Subsidized post-war housing programs encouraged industrial experiments in housing. Largely economic strategies, these agendas invoked a new type of technological architecture. Mass production percolated architectural theory and became emblematic of twentieth century prefabrication. The off-the-rack component articulated approach supported mass production as well as a new mobility in architecture. The turbulent pre-war and post war period had forced transient demographic patterns questioning architecture’s traditional link to place.

Jean Prouvé’s designs for the French government’s post-war housing programs exemplified the values of portability and mobility necessary to the post-war housing crisis. Prouvé was a self-taught architect/designer/engineer/craftsman and metalworker who applied his knowledge of new materials and production techniques toward a light semi-permanent architecture. His prototypes for the Meudon houses, the tropical houses and the 6mx6m demountable houses all proposed a kit of easily assembled and disassembled parts to provide for flexibility and adaptability.

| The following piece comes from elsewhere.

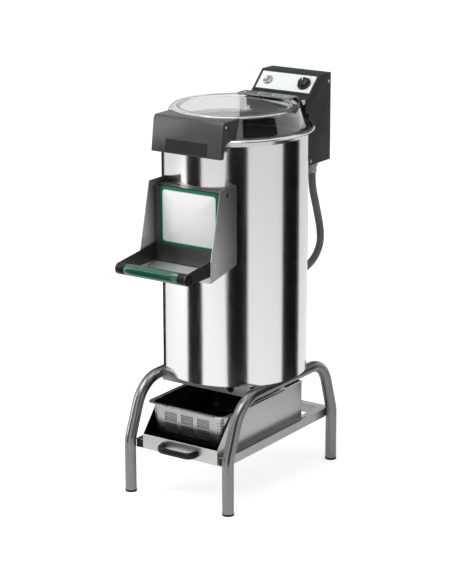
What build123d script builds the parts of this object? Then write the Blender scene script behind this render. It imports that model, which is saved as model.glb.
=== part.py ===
from build123d import *
import os
from math import atan2, cos, degrees, radians, sin, sqrt, tan

# Electric potato peeler on a bent-tube stand: a steel drum with an abrasive turntable, a clear lid,
# a discharge chute with a swing-up door, a control box behind the drum and a filter drawer below.
# Millimetres, +Z up, front towards -Y. Origin: on the floor, in the middle of the four legs.

# ---------------------------------------------------------------- driving dimensions
# food pan: half-size gastronorm, short side to the front; the drawer and the stand are set round it
pan_width = 265.0
pan_length = 325.0
pan_depth = 100.0
pan_rim = 12.0
pan_sheet = 1.0
pan_corner = 30.0
pan_taper = 6.0              # how far each wall leans in towards the bottom
pan_set_back = 21.0          # behind the drawer's front

# drawer
pan_overhang = 8.5           # pan rim beyond each drawer side
drawer_sheet = 1.5
drawer_length = 422.0
drawer_depth = 126.5
drawer_face = 41.0           # height of the front panel
drawer_slope = 72.0          # length of the sides' sloping front edge
drawer_lip = 5.0             # outward lip along the top of each side
drawer_rise = 1.5            # drawer bottom above the rails' underside
drawer_play = 1.0            # gap to each side rail
drawer_set_back = 6.0        # drawer front behind the front legs' centres
runner_width = 17.0
handle_span = 128.0
handle_reach = 30.0
handle_bar = 13.0
handle_bend = 15.0
outlet_dia = 50.0
outlet_wall = 2.0
outlet_length = 40.0

# stand
tube_dia = 32.0
tube_wall = 1.5
cap_height = 6.0             # visible part of each foot cap
cap_lip = 0.4                # foot cap proud of the tube
leg_spacing_y = 526.0        # leg centres, front to back
rail_top = 154.0
rail_size = 25.0             # square shelf rails
rail_wall = 1.5
rail_notch = 3.0             # how far a leg reaches over its side rail
knee_drop = 1.0              # the legs start to lean this far below the rails' top
knee_radius = 70.0
front_lean = 21.8            # degrees
rear_lean = 17.8             # degrees
front_bend = 103.0           # centreline radius of the front top bend
rear_bend = 87.0             # centreline radius of the rear top bend
deck_clear = 66.0            # drawer top to the top of the stand tubes
deck_plate = 5.0             # base plate under the drum
cross_sheet = 2.0            # folded cross plates between the arches
cross_drop = 32.0            # height of a cross plate's hanging flange
cross_flange = 22.0          # depth of a cross plate's top flange
grommet_x = 82.0             # cable hole in the front cross plate
grommet_hole = 16.0
grommet_lip = 3.0
grommet_wall = 2.0

# drive, stacked upwards from the base plate
motor_gap = 14.0             # base plate to motor
motor_dia = 124.0
motor_length = 174.0
motor_chamfer = 8.0
motor_flange = 140.0
motor_flange_thick = 9.0
motor_shaft_dia = 19.0
motor_shaft_seat = 20.0      # length of the motor shaft inside the motor
motor_plate_lap = 8.0        # plate beyond the motor flange
motor_plate_thick = 6.0
post_dia = 14.0
post_length = 87.0
post_inset = 15.0            # post centres inside the motor flange's edge
post_spread = 75.0           # degrees between the posts, seen from the motor
belt_angle = 135.0           # direction from the drum axis to the motor, degrees
belt_centres = 104.0
belt_width = 12.0
belt_thick = 5.0
pulley_rise = 9.0            # pulleys above the motor plate
pulley_width = 18.0
pulley_dia = 120.0           # belt line of the driven pulley
motor_pulley_dia = 46.0      # belt line of the motor pulley
shaft_dia = 25.0
shaft_tail = 10.0            # shaft below the driven pulley
bearing_dia = 47.0
bearing_width = 12.0
housing_wall = 9.0
housing_length = 44.0
housing_flange = 116.0
housing_flange_thick = 8.0
seal_height = 7.0

# drum
drum_y = 12.0                # drum axis, behind the middle of the stand
drum_dia = 400.0
drum_wall = 1.5
chamber_height = 388.0       # underside of the chamber floor to the top of the rim
rim_overhang = 17.0
rim_depth = 20.0
rim_ledge = 6.0              # width of the seat inside the rolled edge
rim_ledge_drop = 5.0
lining_thick = 7.0           # abrasive lining of the peeling chamber
lining_stop = 24.0           # lining top below the rim's underside
floor_thick = 3.0
floor_lip = 16.0             # upturned edge that is riveted to the drum
mouth_width = 176.0          # discharge opening
mouth_height = 182.0
mouth_sill = 40.0            # opening above the turntable's underside
mouth_corner = 8.0
drain_reach = 92.0           # drain spout, in front of the drum axis
drain_dia = 52.0
drain_wall = 1.5
drain_drop = 33.0            # spout below the top of the stand tubes
inlet_x = -130.0             # water inlet, behind the drum on the left
inlet_drop = 66.0            # below the rim's top
inlet_dia = 26.4             # three-quarter-inch pipe thread
inlet_thread = 16.0
inlet_hex = 32.0

# turntable
disc_gap = 8.5               # to the lining
disc_rise = 13.0             # underside above the chamber floor
disc_thick = 9.0
hub_dia = 70.0
hub_clear = 3.0
grit_thick = 3.0             # abrasive layer on the turntable
wave_count = 3               # raised ridges that toss the potatoes
wave_width = 26.0
wave_height = 9.0
wave_margin = 6.0
cap_dia = 62.0
cap_thick = 5.0

# chute and door
cheek_gap = 228.0            # clear width between the chute's side cheeks
cheek_thick = 2.0
cheek_over = 26.0            # cheek top above the discharge opening
cheek_reach = 21.0           # top front corner in front of the door
cheek_toe_reach = 67.0       # front foot in front of the door
cheek_toe_drop = 33.0        # below the discharge opening
cheek_heel_drop = 8.0
cheek_knee_rise = 59.0       # height of the front foot's upright edge
chute_sheet = 1.5
door_stand_off = 17.0        # door face in front of the drum
door_sheet = 1.5
door_lap = 14.0              # door beyond the opening, above and below
door_gap = 2.5               # closed door's edges to the drum
door_floor_gap = 2.0
door_play = 2.0              # arm to cheek
mouth_seal_width = 5.0
mouth_seal_thick = 2.0
hinge_back = 6.5             # hinge axis behind the door's face
hinge_drop = 4.0             # hinge axis below the door's top
hinge_pin_dia = 6.0
hinge_head_dia = 12.0
hinge_head = 3.5
hinge_pin_engage = 6.0
arm_thick = 3.0
arm_lap = 12.0               # arm behind the door's face
arm_height = 49.0
bar_reach = 163.0            # handle bar in front of the door
bar_rise = 13.0
bar_dia = 32.0
grip_length = 174.0          # coloured sleeve of the handle bar
label_width = 186.0
label_low = 57.0             # label above the door's foot
label_drop = 13.0            # label below the door's top
label_corner = 9.0
label_thick = 0.6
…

Part of a late 50’s French government export policy, the Sahara House proposal typifies Prouvé’s ideas for the small post-war house. A simple roof structure organized around a central frame mast provided the fundamental sheltering element. The roof was designed as an oversized parasol underneath which any number of configurations could take shape. A simple design referencing traditional values of dwelling and echoing Gottfried Semper’s analysis of the Caribbean Hut, Prouvé envisioned the prototype as a light metallic frame structure that could be delivered on site and assembled by a couple of men in a few hours. The large metallic roof was completely separated from the envelope components and interior components demonstrating Prouvé’s systemic approach to prefabrication. Prouvé’s assembly aesthetic foreshadowed the high tech work of Richard Rogers, Norman Foster or Renzo Piano, which celebrated technical assembly and its representation in architecture.